For Krishnan, it is a continuation of work that began nearly fifteen years ago. Since 2010, he has been involved with the labyrinthine legal process surrounding the 26/11 Mumbai attacks. In 2011, as part of an Indian delegation, he travelled to Chicago to help interrogate David Headley, the American terrorist who mapped Mumbai’s landmarks for his Pakistani handlers. Krishnan’s association with the case deepened further in 2014, when he was appointed Special Public Prosecutor in the extradition matters of both Headley and Rana.

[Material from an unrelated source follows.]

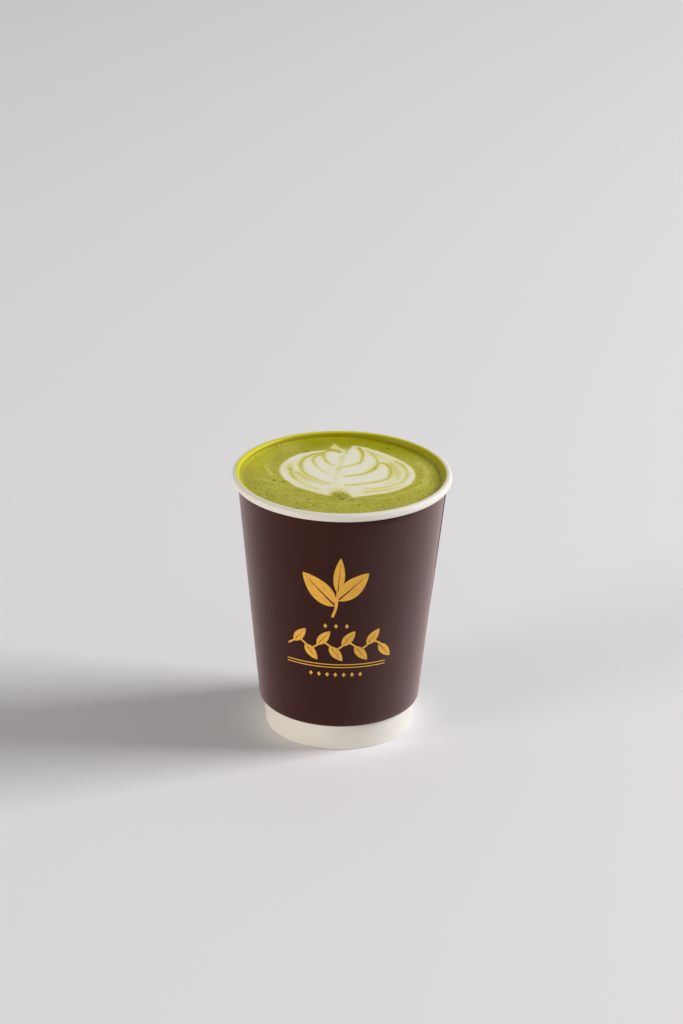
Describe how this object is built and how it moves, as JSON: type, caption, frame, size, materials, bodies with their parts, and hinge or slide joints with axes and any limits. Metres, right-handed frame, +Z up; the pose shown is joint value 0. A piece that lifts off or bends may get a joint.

Yet 26/11 is only one chapter in a storied career. A graduate of India’s first national law school - he was part of its inaugural class in 1993 - Krishnan represents a new breed of Indian lawyers: formally trained, globally aware and at ease navigating both domestic and international legal terrains. After beginning his independent practice in 1999, he quickly made a name for himself, defending complex criminal cases and representing government agencies in some of India’s most watched trials. His résumé includes appearances in the 2001 Parliament attack trial, the 2012 Delhi gang-rape and murder case and the high-profile Cauvery water dispute.


His colleagues speak admiringly of his rare combination of being aggressive when needed but also deeply methodical, with the big picture as well as the minutiae always in his sights.


Krishnan’s style is defined by a meticulous preparation that borders on the obsessive. Colleagues recall how he would pore over hundreds of pages of documents late into the night, annotating them with tightly packed marginalia. In court, this preparation translates into fluid arguments, delivered with a quiet intensity that commands attention without theatricality. In the Rana extradition proceedings, it was Krishnan who dismantled the defence’s principal claim that extraditing Rana would violate protections against double jeopardy, or being tried twice for the same crime. Drawing on intricate aspects of international and American law, Krishnan argued that the charges against Rana in India concerned distinct acts involving different victims and different jurisdictions from the offenses for which he had earlier been convicted in the United States.


His adversary, Paul Garlick QC, a seasoned British extradition expert representing Rana, mounted a spirited defence. But by May 2023, a US Magistrate Judge had ruled in favor of India, accepting Krishnan’s arguments. Successive courts - the District Court, the Ninth Circuit Court of Appeals, and ultimately the Supreme Court - refused to overturn that decision. Rana’s final review plea was dismissed this April, clearing the way for his extradition.


For Krishnan, this was the culmination of a legal pursuit that began in 2010, when the 26/11 attacks were still fresh wounds on the national psyche. Even then, he had understood that justice, particularly across international boundaries, would require stamina as much as skill.


Krishnan leads a seasoned team from the National Investigation Agency (NIA), including Special Public Prosecutor Narender Mann, a veteran criminal lawyer known for his work with the Central Bureau of Investigation, and younger advocates like Sanjeevi Sheshadri and Sridhar Kale.


As Rana is brought before Indian courts, charged with assisting in one of the most horrific terrorist attacks in the country’s history, the legal process will be gruelling. But in Dayan Krishnan, the Indian state has found an advocate who has already proven, over the long, hard slog of international litigation, that he is not easily deterred.


A courtroom, after all, is just another battlefield for Krishnan where patience, preparation, and persistence win the day.